The Indian café landscape is booming, led by pioneers like Blue Tokai, Subko, Araku Coffee, and emerging players like Ekata Coffee. The modern Indian coffee customer is knowledgeable and demands quality. A great café today must master not just the beans, but a complex chain of scientific and artistic processes. While the roast and water are crucial, the linchpin holding everything together is the trained barista—the manager of the entire coffee program.
1. The Strategy: Coffee Menu Engineering
Menu engineering is the science of maximizing profitability and customer satisfaction through intelligent menu design. In the café space, this is vital for survival.
- Profitability vs. Popularity: Effective menu design helps the café identify ‘Stars’ (high profit, high popularity) and ‘Plowhorses’ (high popularity, low profit). This informs everything from pricing and placement on the menu to promotional strategies.
- Guiding the Customer: A well-engineered menu simplifies the decision-making process, subtly encouraging customers to try the signature or more profitable specialty coffee drinks. It ensures that the café’s core identity—whether it’s single-origin pour-overs or unique blends—is communicated effectively.
2. The Science: The Precision of Water and Roast
Beyond the menu, two unseen elements define the taste profile of every cup: the water and the roast.
- The Power of pH-Controlled Water: Coffee is 98% water, making water quality its most critical, yet often overlooked, ingredient. Specialty coffee standards, like those of the SCA (Specialty Coffee Association), recommend water with a near-neutral pH (around 7) and a balanced mineral content (TDS).
- Extraction: Minerals like magnesium and calcium are essential for dissolving and carrying the desirable flavour compounds from the grounds. Too few minerals lead to under-extraction and a flat taste; too many can cause over-extraction and bitterness.
- Consistency: Controlling the pH and mineral content of the water is the only way to ensure the exquisite, nuanced flavour of a bean from a roaster like Subko tastes the same every single day.
- The Right Roast: The roast profile is the roaster’s signature, dictating the bean’s potential flavour. Whether it’s a light roast designed to highlight the acidity and fruity notes of an Araku Coffee bean, or a darker roast for bold, chocolatey espresso, the roast must be perfectly aligned with the intended brewing method and the customer’s palate. The barista is the only person who can unlock this potential.
3. The Art: The Indispensable Role of the Trained Barista
While menu engineering sets the stage and science provides the raw materials, the barista is the performer, the coffee scientist, and the quality control manager rolled into one. Having a trained barista managing your coffee program is not a luxury; it is the fundamental investment that protects all others.
- Brew Recipe Calibration: The barista must constantly “dial in” the espresso machine. This involves adjusting the grind size, dose, and yield based on the day’s humidity and the specific roast batch. A slight change in any of these variables can turn a perfect shot of Blue Tokai into a sour or bitter mess.

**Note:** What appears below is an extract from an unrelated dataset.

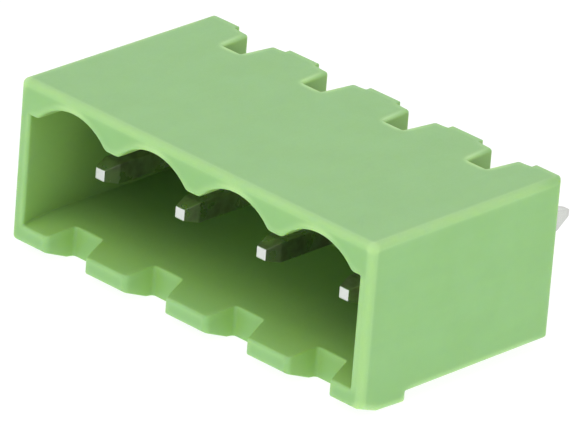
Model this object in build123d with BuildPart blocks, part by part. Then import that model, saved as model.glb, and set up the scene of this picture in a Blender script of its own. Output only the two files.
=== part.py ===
"""Board header of a pluggable terminal block: one moulded housing and a row of straight contact pins.

The header lies on its locking side. X runs along the pin row, Y from the mouth to the board,
Z is up. The origin is on the middle of the pin row, in the plane that seats on the board.
Lengths are in millimetres.
"""
from build123d import *
import os

# Contact row
poles = 4
pitch = 5.08

# Square contact pins
pin_side = 1.0
pin_tip_setback = 2.0
tail_length = 4.3
tip_side = 0.55
tip_length = 0.8
tail_tip_side = 0.35
tail_tip_length = 1.1

# Housing, measured outwards from the pin axes
housing_depth = 12.0
rear_wall = 2.6
end_margin = 2.63
end_wall = 0.7
floor_drop = 2.68
floor_wall = 1.07
land_rise = 2.45
crown_rise = 3.45
crown_wall = 0.65

# Scalloped roof of the plug cavity, one arch over each pin
arch_width = 4.24
land_round = 0.4

# Ramp that the plug's latch rides over, on the outside of the floor along the mouth
ramp_length = 3.0
ramp_slope_length = 1.2
ramp_height = 0.5
ramp_land_fall = 0.07
ramp_crest_round = 0.1
ramp_root_round = 0.2

# Curve inside the mouth that leads the plug in
lead_in_length = 2.5
lead_in_drop = 0.3

# Gaps that leave a row of coding teeth along the mouth edge of the floor
gap_depth = 1.55
gap_left = 1.1
gap_right = 1.47
gap_root_left = 0.8
gap_root_right = 0.93
gap_root_round = 0.2
tooth_round = 0.3
tooth_edge_round = 0.12

# Standoff feet on the board side, with a channel between them behind each pin
foot_height = 0.3
channel_left = 1.52
channel_right = 1.68

# Notches in the top edge of the board side
notch_left = 0.66
notch_right = 0.97
notch_floor_left = 0.45
notch_floor_right = 0.62
notch_web = 0.5
notch_drop = 2.6
notch_round = 0.2

# Rounding of the outer edges and of the mouth
edge_round = 0.3
toe_round = 0.15
mouth_round = 0.15

# Distance by which a cutting profile runs past the surface that it opens
overrun = 1.0

# Share of its wall or neighbour that a rounding may take, and the closeness that counts as the same place
round_share = 0.9
same_place = 1e-6

# Derived places
pin_span = (poles - 1) * pitch
pin_places = [number * pitch - pin_span / 2 for number in range(poles)]
cavity_width = pin_span + 2 * end_margin
housing_width = cavity_width + 2 * end_wall
mouth_y = -housing_depth
floor_z = -floor_drop
underside_z = floor_z - floor_wall
crest_z = underside_z - ramp_height
top_z = crown_rise + crown_wall
height = top_z - crest_z
cavity_depth = housing_depth - rear_wall
pin_tip_y = mouth_y + pin_tip_setback
notch_depth = rear_wall - notch_web
land_width = pitch - arch_width
land_corner = min(land_round, round_share * land_width)
mouth_corner = min(mouth_round, round_share * land_corner)

os.makedirs("parts", exist_ok=True)


def finish(part, name):
    """Label a finished piece and write it to its own file."""
    part.label = name
    export_step(part, f"parts/{name}.step")


# Moulded housing
with BuildPart() as housing:
    # Outer shell from its side profile, with the latch ramp and its land under the mouth
    with BuildSketch(Plane.YZ) as side_profile:
        with BuildLine():
            Polyline(
                (0, top_z),
                (mouth_y, top_z),
                (mouth_y, underside_z),
                (mouth_y + ramp_slope_length, crest_z + ramp_land_fall),
                (mouth_y + ramp_length, crest_z),
                (mouth_y + ramp_length, underside_z),
                (0, underside_z),
                close=True,
            )
        make_face()
        root = side_profile.vertices().filter_by(lambda v: abs(v.Y - underside_z) < same_place)
        fillet(side_profile.vertices().sort_by(Axis.Y)[0], radius=ramp_crest_round)
        fillet(root.sort_by(Axis.X)[1], radius=ramp_root_round)
        fillet(side_profile.vertices().group_by(Axis.X)[0].sort_by(Axis.Y)[0], radius=toe_round)
        fillet(side_profile.vertices().group_by(Axis.X)[0].sort_by(Axis.Y)[-1], radius=edge_round)
    extrude(amount=housing_width / 2, both=True)
    fillet(housing.faces().filter_by(Axis.X).edges(), radius=edge_round)

    # Plug cavity with a scalloped roof
    with BuildSketch(Plane.XZ.offset(housing_depth)) as cavity_profile:
        with Locations((0, (land_rise + floor_z) / 2)):
            Rectangle(cavity_width, land_rise - floor_z)
        for place in pin_places:
            with BuildLine():
                ThreePointArc(
                    (place - arch_width / 2, land_rise),
                    (place, crown_rise),
                    (place + arch_width / 2, land_rise),
                )
                Line((place + arch_width / 2, land_rise), (place - arch_width / 2, land_rise))
            make_face()
        inner = cavity_profile.vertices().filter_by(lambda v: abs(v.X) < cavity_width / 2 - same_place)
        fillet(inner, radius=land_corner)
    extrude(amount=-cavity_depth, mode=Mode.SUBTRACT)

    # Lead-in curve along the mouth edge of the floor
    with BuildSketch(Plane.YZ):
        with BuildLine():
            TangentArc(
                (mouth_y + lead_in_length, floor_z),
                (mouth_y, floor_z - lead_in_drop),
                tangent=(-1, 0),
            )
            Polyline(
                (mouth_y, floor_z - lead_in_drop),
                (mouth_y - overrun, floor_z - lead_in_drop),
                (mouth_y - overrun, floor_z + overrun),
                (mouth_y + lead_in_length, floor_z + overrun),
                (mouth_y + lead_in_length, floor_z),
            )
        make_face()
    extrude(amount=cavity_width / 2, both=True, mode=Mode.SUBTRACT)

    # Rounding around the mouth
    mouth_face = housing.faces().filter_by(Axis.Y).sort_by(Axis.Y)[0]
    fillet(mouth_face.inner_wires()[0].edges(), radius=mouth_corner)

    # Gaps between the coding teeth, cut through the floor and the ramp
    with BuildSketch(Plane.XY.offset(crest_z - overrun)) as gaps:
        for place in pin_places:
            with BuildLine():
                Polyline(
                    (place - gap_left - overrun, mouth_y),
                    (place - gap_left, mouth_y),
                    (place - gap_root_left, mouth_y + gap_depth),
                    (place + gap_root_right, mouth_y + gap_depth),
                    (place + gap_right, mouth_y),
                    (place + gap_right + overrun, mouth_y),
                    (place + gap_right + overrun, mouth_y - overrun),
                    (place - gap_left - overrun, mouth_y - overrun),
                    close=True,
                )
            make_face()
        for place in pin_places:
            corners = gaps.vertices().filter_by(lambda v: abs(v.Y - mouth_y) < same_place)
            fillet(corners.sort_by_distance((place - gap_left, mouth_y))[0], radius=tooth_round)
            fillet(corners.sort_by_distance((place + gap_right, mouth_y))[0], radius=tooth_edge_round)
        fillet(gaps.vertices().group_by(Axis.Y)[-1], radius=gap_root_round)
    extrude(amount=floor_z - crest_z + 2 * overrun, mode=Mode.SUBTRACT)

    # Channels across the board side leave the standoff feet
    with BuildSketch(Plane.XY.offset(crest_z)):
        for place in pin_places:
            with Locations((place + (channel_right - channel_left) / 2, -foot_height / 2)):
                Rectangle(channel_right + channel_left, foot_height)
    extrude(amount=height, mode=Mode.SUBTRACT)

    # Notches in the top edge of the board side
    with BuildSketch(Plane.XY.offset(top_z)):
        for place in pin_places:
            with BuildLine():
                Polyline(
                    (place - notch_left, 0),
                    (place - notch_floor_left, -notch_depth),
                    (place + notch_floor_right, -notch_depth),
                    (place + notch_right, 0),
                    close=True,
                )
            make_face()
    extrude(amount=-notch_drop, mode=Mode.SUBTRACT)
    upright_edges = housing.edges().filter_by(Axis.Z)
    channel_edges = upright_edges.filter_by(lambda e: abs(e.center().Y + foot_height) < same_place)
    fillet(channel_edges.filter_by(lambda e: abs(e.length - notch_drop) < same_place), radius=notch_round)

    # Square holes that grip the pins
    with BuildSketch(Plane.XZ):
        for place in pin_places:
            with Locations((place, 0)):
                Rectangle(pin_side, pin_side)
    extrude(amount=rear_wall, mode=Mode.SUBTRACT)

finish(housing.part, "housing")

# Contact pins, each one straight bar with a tapered tip at both ends
for number, place in enumerate(pin_places, start=1):
    with BuildPart() as contact_pin:
        with BuildSketch(Plane.XZ.offset(-tail_length + tail_tip_length)) as shank:
            with Locations((place, 0)):
                Rectangle(pin_side, pin_side)
        extrude(amount=tail_length - tail_tip_length - pin_tip_y - tip_length)
        with BuildSketch(Plane.XZ.offset(-pin_tip_y - tip_length)):
            with Locations((place, 0)):
                Rectangle(pin_side, pin_side)
        with BuildSketch(Plane.XZ.offset(-pin_tip_y)):
            with Locations((place, 0)):
                Rectangle(tip_side, tip_side)
        loft()
        with BuildSketch(Plane.XZ.offset(-tail_length + tail_tip_length)):
            with Locations((place, 0)):
                Rectangle(pin_side, pin_side)
        with BuildSketch(Plane.XZ.offset(-tail_length)):
            with Locations((place, 0)):
                Rectangle(tail_tip_side, tail_tip_side)
        loft()
    finish(contact_pin.part, f"contact_pin_{number}")

print(f"housing {housing_width:.2f} x {housing_depth:.2f} x {height:.2f}")
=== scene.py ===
"""Dresses the board header of a pluggable terminal block: green moulding, tinned pins, studio."""

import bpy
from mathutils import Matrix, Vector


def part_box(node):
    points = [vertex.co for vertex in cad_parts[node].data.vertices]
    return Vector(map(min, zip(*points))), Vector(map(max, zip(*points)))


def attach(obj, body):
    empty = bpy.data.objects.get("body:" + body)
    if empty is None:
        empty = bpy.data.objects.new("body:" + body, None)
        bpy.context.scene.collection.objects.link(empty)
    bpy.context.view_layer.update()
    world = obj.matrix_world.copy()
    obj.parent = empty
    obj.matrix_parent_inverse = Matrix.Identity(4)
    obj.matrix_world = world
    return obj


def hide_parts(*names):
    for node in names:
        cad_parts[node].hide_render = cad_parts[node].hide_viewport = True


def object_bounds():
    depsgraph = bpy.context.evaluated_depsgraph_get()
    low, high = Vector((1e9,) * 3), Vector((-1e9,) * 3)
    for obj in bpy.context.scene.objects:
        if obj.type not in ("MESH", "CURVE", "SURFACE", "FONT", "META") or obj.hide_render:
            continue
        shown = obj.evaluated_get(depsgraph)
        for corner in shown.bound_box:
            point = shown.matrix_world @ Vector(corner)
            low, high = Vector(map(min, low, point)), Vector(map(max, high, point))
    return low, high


bl_info = {
    "name": "Pluggable terminal block header",
    "version": (1, 0, 0),
    "blender": (4, 5, 0),
    "location": "View3D > Sidebar > Header",
    "description": "Builds the moulded housing, the contact pins and the studio of a board header",
    "category": "Object",
}

import math

import bmesh
import bpy
from bpy.props import FloatProperty, FloatVectorProperty, PointerProperty
from mathutils import Matrix, Vector

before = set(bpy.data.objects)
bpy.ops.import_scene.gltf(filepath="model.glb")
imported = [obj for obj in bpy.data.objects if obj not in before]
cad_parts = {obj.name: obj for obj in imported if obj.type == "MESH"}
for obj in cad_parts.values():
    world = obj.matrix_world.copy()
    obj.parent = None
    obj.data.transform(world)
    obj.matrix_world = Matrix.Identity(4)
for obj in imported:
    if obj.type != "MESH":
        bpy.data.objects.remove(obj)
cad_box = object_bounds()

MM = 0.001
PIN_NODES = sorted(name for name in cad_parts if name.startswith("contact_pin"))

# Closeness at which the solids' loose corners are merged
MERGE_REACH = 0.0005 * MM
# Fold that counts as a sharp edge of the housing, and the steepest one that smooth shading runs over
SHARP_ANGLE = math.radians(32)
SMOOTH_ANGLE = math.radians(40)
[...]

- Equipment Management: A trained barista is an expert in the use and maintenance of high-end equipment. They ensure that espresso machines, grinders, and water filtration systems are clean and calibrated, protecting the café’s expensive assets and preventing flavour contamination.
- Consistency and Quality Control: The true mark of a great café is consistency. The barista ensures that the first latte of the day and the last are indistinguishable. They are the final human filter, tasting every batch and knowing when to adjust the settings before a bad cup ever reaches the customer.
- Customer Experience: Ultimately, the barista is the face of the brand. Their ability to educate the customer on the origin of the coffee (perhaps a unique lot from Ekata Coffee), recommend a roast based on preference, and deliver impeccable service elevates the transaction from a mere purchase to a specialty coffee experience, driving loyalty and word-of-mouth.
In the competitive Indian coffee market, the initial investment in beans, equipment, and a great location is wasted if the person operating the machine lacks the expertise. The trained barista is the guardian of flavour, ensuring that the scientific perfection of the roast and water is delivered consistently in every cup.